1 egg yolk from a large egg
1 cup iced water
½ cup plain (all purpose) flour,
plus extra for dredging
½ cup cornstarch
½ teaspoon baking powder
for deep frying preferably vegetable
ice water bath, for the tempura batter (a larger bowl than what will be used for the tempura should be used. Fill the large bowl with ice and some water, set aside)

Vegtables used: [I bolded what I used]
Sweet potato, peeled, thinly sliced, blanched
Carrot, peeled, thinly sliced diagonally
Pumpkin, peeled, seeds removed, thinly sliced blanched
Green beans, trimmed
Green bell pepper/capsicum, seeds removed, cut into 2cm (¾ inch)-wide strips
Assorted fresh mushrooms [shitaki]
Eggplant cut into strips (traditionally it’s fanned)
Onions sliced

Vegetables prepared for dredging and frying
  Tomatoesand Cucumbers were for the soba noodles
Place the iced water into a mixing bowl. Lightly beat the egg yolk and gradually pour into the iced water, stirring (preferably with chopsticks) and blending well. Add flours and baking powder all at once, stroke a few times with chopsticks until the ingredients are loosely combined. The batter should be runny and lumpy. Place the bowl of batter in an ice water bath to keep it cold while you are frying the tempura. The batter as well as the vegetables and seafood have to be very cold. The temperature shock between the hot oil and the cold veggies help create a crispy tempura.

Vegetables dredged in flour, preparing for tempura batter and deep frying.
Heat the oil in a large pan or a wok. For vegetables, the oil should be 320°F; for seafood it should be 340°F. It is more difficult to maintain a steady temperature and produce consistent tempura if you don’t have a thermometer, but it can be done. You can test the oil by dropping a piece of batter into the hot oil. If it sinks a little bit and then immediately rises to the top, the oil is ready.

Start with the vegetables, such as sweet potatoes, that won’t leave a strong odor in the oil. Dip them in a shallow bowl of flour to lightly coat them and then dip them into the batter. Slide them into the hot oil, deep frying only a couple of pieces at a time so that the temperature of the oil does not drop.

Place finished tempura pieces on a wire rack so that excess oil can drip off. Continue frying the other items, frequently scooping out any bits of batter to keep the oil clean and prevent the oil (and the remaining tempura) from getting a burned flavor.

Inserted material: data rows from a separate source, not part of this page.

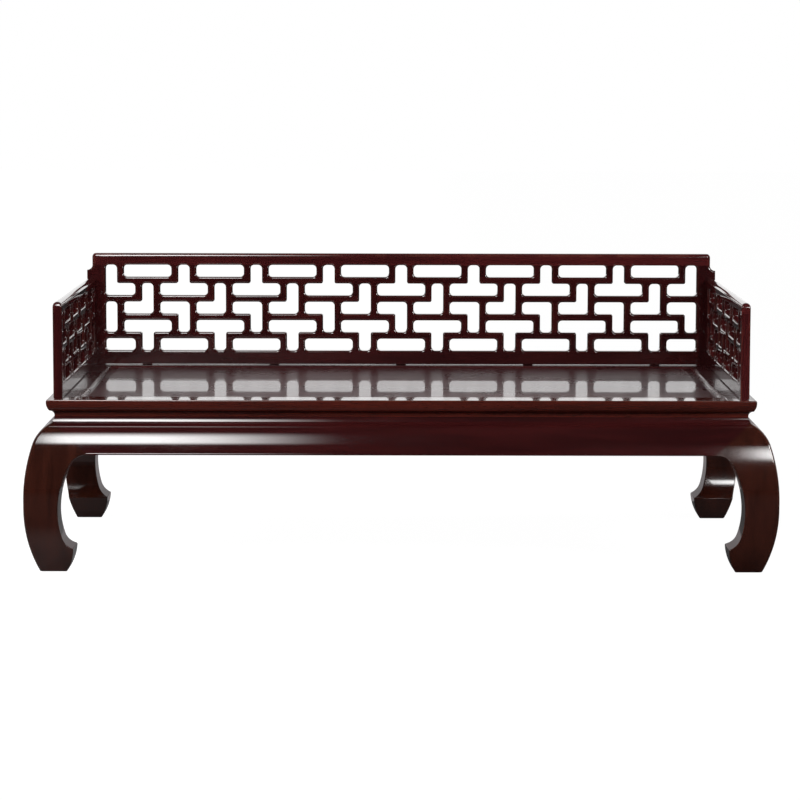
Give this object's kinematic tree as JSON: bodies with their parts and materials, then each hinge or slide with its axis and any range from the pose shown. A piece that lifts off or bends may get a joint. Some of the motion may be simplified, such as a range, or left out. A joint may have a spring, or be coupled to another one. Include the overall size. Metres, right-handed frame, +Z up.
{
  "type": "luohan daybed",
  "caption": "Low hardwood couch bed with a three-sided open lattice railing, a framed panel seat, a moulded seat frame and swelling aprons on legs with inward-turned hoof feet.",
  "frame": {"origin": "on the floor, under the middle of the bed", "axes": "+X along the length, to the right as seen from the front; +Y to the rear, where the high railing stands; +Z up"},
  "size_m": [2.1, 1.175, 0.826],
  "materials": {
    "frame_wood": "dark reddish-brown hardwood under a high-gloss lacquer",
    "panel_wood": "the same hardwood in wide boards, mirror-gloss lacquer",
    "inner_wood": "the same hardwood, planed and left bare where it doesn't show"
  },
  "bodies": {
    "root": {"apron_front": "frame_wood", "apron_left": "frame_wood", "apron_rear": "frame_wood", "apron_right": "frame_wood", "apron_tenons_long": "inner_wood", "apron_tenons_short": "inner_wood", "back_lattice_rails_1": "frame_wood", "back_lattice_rails_2": "frame_wood", "back_lattice_rails_3": "frame_wood", "back_lattice_rails_4": "frame_wood", "back_lattice_uprights_1": "frame_wood", "back_lattice_uprights_2": "frame_wood", "back_lattice_uprights_3": "frame_wood", "back_lattice_uprights_4": "frame_wood", "back_lattice_uprights_5": "frame_wood", "back_panel_bottom_rail": "frame_wood", "back_panel_keys": "inner_wood", "back_panel_stile_left": "frame_wood", "back_panel_stile_right": "frame_wood", "back_panel_top_rail": "frame_wood", "left_lattice_rails_1": "frame_wood", "left_lattice_rails_2": "frame_wood", "left_lattice_rails_3": "frame_wood", "left_lattice_uprights": "frame_wood", "left_panel_bottom_rail": "frame_wood", "left_panel_front_stile": "frame_wood", "left_panel_rear_stile": "frame_wood", "left_panel_top_rail": "frame_wood", "leg_front_left": "frame_wood", "leg_front_right": "frame_wood", "leg_rear_left": "frame_wood", "leg_rear_right": "frame_wood", "railing_corner_keys": "inner_wood", "right_lattice_rails_1": "frame_wood", "right_lattice_rails_2": "frame_wood", "right_lattice_rails_3": "frame_wood", "right_lattice_uprights": "frame_wood", "right_panel_bottom_rail": "frame_wood", "right_panel_front_stile": "frame_wood", "right_panel_rear_stile": "frame_wood", "right_panel_top_rail": "frame_wood", "seat_batten_1": "inner_wood", "seat_batten_2": "inner_wood", "seat_batten_3": "inner_wood", "seat_batten_4": "inner_wood", "seat_batten_5": "inner_wood", "seat_panel": "panel_wood", "seat_rail_front": "frame_wood", "seat_rail_left": "frame_wood", "seat_rail_rear": "frame_wood", "seat_rail_right": "frame_wood", "side_panel_keys": "inner_wood", "waist_front": "frame_wood", "waist_left": "frame_wood", "waist_rear": "frame_wood", "waist_right": "frame_wood"}
  },
  "joints": []
}
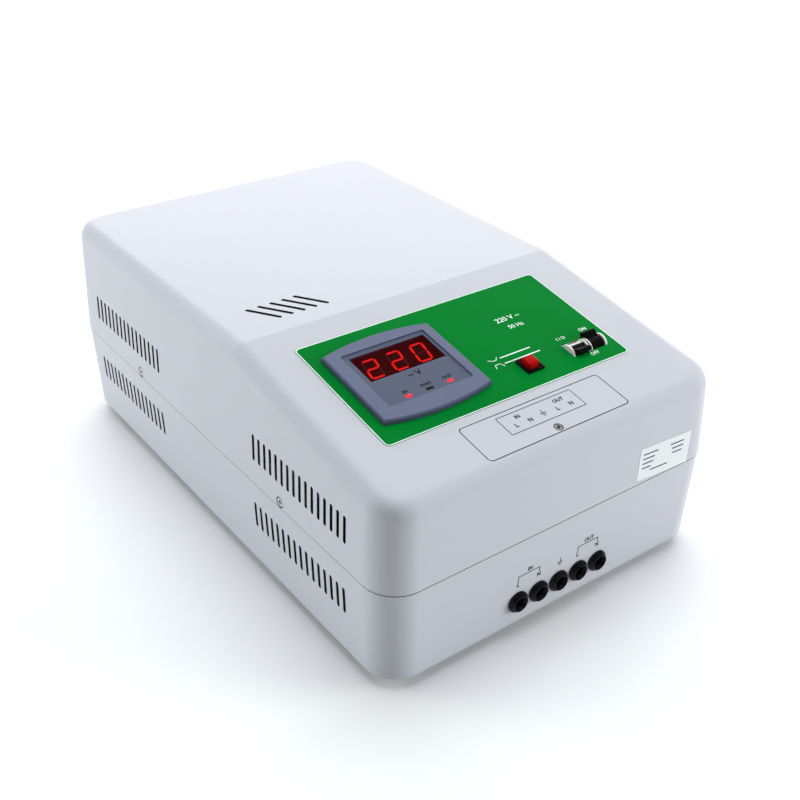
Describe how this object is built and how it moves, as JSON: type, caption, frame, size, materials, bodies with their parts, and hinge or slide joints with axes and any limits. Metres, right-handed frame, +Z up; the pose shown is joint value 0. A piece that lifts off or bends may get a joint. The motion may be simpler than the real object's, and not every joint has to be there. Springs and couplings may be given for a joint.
{
  "type": "voltage stabilizer",
  "caption": "Bench voltage stabilizer with a sloped panel, a red voltmeter, a push button, two toggle breakers and front cable entries.",
  "frame": {"origin": "on the floor under the middle of the housing", "axes": "+Z up, -Y towards the front with the cable entries, +X to the right seen from the front"},
  "size_m": [0.32, 0.4967, 0.192],
  "materials": {
    "shell_paint": "light grey powder coat, satin",
    "foot_rubber": "moulded rubber",
    "screw_zinc": "zinc plated",
    "plate_zinc": "zinc plated sheet",
    "overlay_print": "green printed film",
    "bezel_plastic": "fine-grained blue-grey ABS",
    "window_red": "dark red filter, glossy",
    "module_black": "matt black",
    "board_laminate": "solder mask on laminate",
    "lamp_red": "tinted clear lens",
    "switch_black": "polished black",
    "cap_red": "glossy red",
    "breaker_white": "satin white moulding",
    "lever_black": "satin black moulding",
    "core_steel": "wound silicon steel strip",
    "winding_copper": "enamelled copper wire",
    "pad_rubber": "sheet rubber",
    "standoff_brass": "turned brass",
    "relay_blue": "blue casing",
    "capacitor_sleeve": "shrink sleeve",
    "plug_cream": "natural nylon",
    "block_black": "moulded black",
    "terminal_brass": "plated brass",
    "grommet_black": "moulded rubber"
  },
  "bodies": {
    "housing": {"base_shell": "shell_paint", "top_cover": "shell_paint", "rubber_feet": "foot_rubber", "foot_screws": "screw_zinc", "foot_nuts": "screw_zinc", "seam_screws": "screw_zinc", "terminal_cover": "shell_paint", "terminal_cover_screw": "screw_zinc", "panel_overlay": "overlay_print", "display_bezel": "bezel_plastic", "display_window": "window_red", "display_module": "module_black", "display_board": "board_laminate", "display_board_screws": "screw_zinc", "display_clips": "plate_zinc", "status_lamps": "lamp_red", "button_switch": "switch_black", "mains_breaker": "breaker_white", "bypass_breaker": "breaker_white", "breaker_rail": "plate_zinc", "breaker_bracket": "plate_zinc", "breaker_rail_screws": "screw_zinc", "toroid_core": "core_steel", "toroid_winding": "winding_copper", "toroid_lower_pad": "pad_rubber", "toroid_upper_pad": "pad_rubber", "toroid_clamp_disc": "plate_zinc", "toroid_bolt": "screw_zinc", "toroid_nut": "screw_zinc", "control_board": "board_laminate", "board_standoffs": "standoff_brass", "board_screws": "screw_zinc", "relays": "relay_blue", "board_capacitors": "capacitor_sleeve", "board_plugs": "plug_cream", "terminal_block": "block_black", "terminal_screws": "terminal_brass", "terminal_bracket": "plate_zinc", "bracket_screws": "screw_zinc", "grommet_input_line": "grommet_black", "grommet_input_neutral": "grommet_black", "grommet_earth": "grommet_black", "grommet_output_line": "grommet_black", "grommet_output_neutral": "grommet_black"},
    "mains_lever": {"mains_lever": "lever_black"},
    "bypass_lever": {"bypass_lever": "lever_black"},
    "button_cap": {"button_cap": "cap_red"}
  },
  "joints": [
    {"name": "mains_lever_turn", "type": "hinge", "parent": "housing", "child": "mains_lever", "pos_m": [0.09351, -0.16905, 0.16745], "axis": [1, 0, 0], "range_deg": [0, 90]},
    {"name": "bypass_lever_turn", "type": "hinge", "parent": "housing", "child": "bypass_lever", "pos_m": [0.07551, -0.16905, 0.16745], "axis": [1, 0, 0], "range_deg": [-90, 0]},
    {"name": "button_press", "type": "slide", "parent": "housing", "child": "button_cap", "axis": [0, 0.1736, -0.9848], "range_m": [0, 0.003], "stiffness_N_per_m": 400}
  ]
}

Serve immediately for the best flavor, but they can also be eaten cold.
I'm working on the tempura, using what little counter space military housing gives us.
I'm a very mess cook.


Audax said...

WOW your tempura and noodles look perfect and I wish I had that much counter space in my kitchen LOL LOL love that last photo so cute. I adore your tempura layer looks so thin and crispy.

Cheers from Audax in Sydney Australia.

Ruth H. said...

Your soba salad had my 21 month old daughter pointing and smiling "Baby!" (Baby corn...) If yougot her endorsement that quickly, you totally have mine! Great work in your small kitchen. Your tempura looks perfect!! Thank you for sharing!

Unknown said...

Looks great! You are adorable in your kitchen! Great job on the challenge!

Renata said...

I don't think you're messy at all! Congratulations on your successfully accomplished challenge. It looks delicious!